I have whole exome sequencing data from insect individuals from two different populations. I'm interested to see if there are any genome regions that have much better coverage in one population than in the other. (For example, I want to see if the exome capture probes work much better for one population, or see if there are any large deletions.) Would there be any problem, conceptually, with using edgeR for this purpose? They're both dealing with read abundances that vary between individuals and groups of samples. In principle, is calculating differential coverage and calculating its statistical significance different from doing the same thing for differential gene expression?
(Sorry for my delayed response, I apparently didn't have notifications on.) Thank you for this; this will be very helpful! In my exome example, would the list of regions defined by the probe set used for exon capture be sufficient to define the features of interest? If not, could you explain further what you mean by "selecting features"?
Yes, pre-defined regions from the probe set are fine.

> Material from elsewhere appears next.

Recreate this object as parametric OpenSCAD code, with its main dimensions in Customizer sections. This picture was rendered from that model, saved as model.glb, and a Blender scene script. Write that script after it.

The real problems begin when you have to define the features from the data (e.g., peak calling in ChIP-seq data), which requires some care to avoid circularity and data dredging. You don't have to worry about this when your features are defined in advance (from a separate source of data), which makes the statistics nice and simple.
I would also imagine there to be a fairly clear demarcation between captured and non-captured regions, so filtering should be fairly straightforward. Not like ChIP-seq, where weakly "bound" regions dominate and you need to apply stringent filters to get to the interesting bits. The more stringent the filter, the more apparent errors become in the filtering procedure - see here for some comments.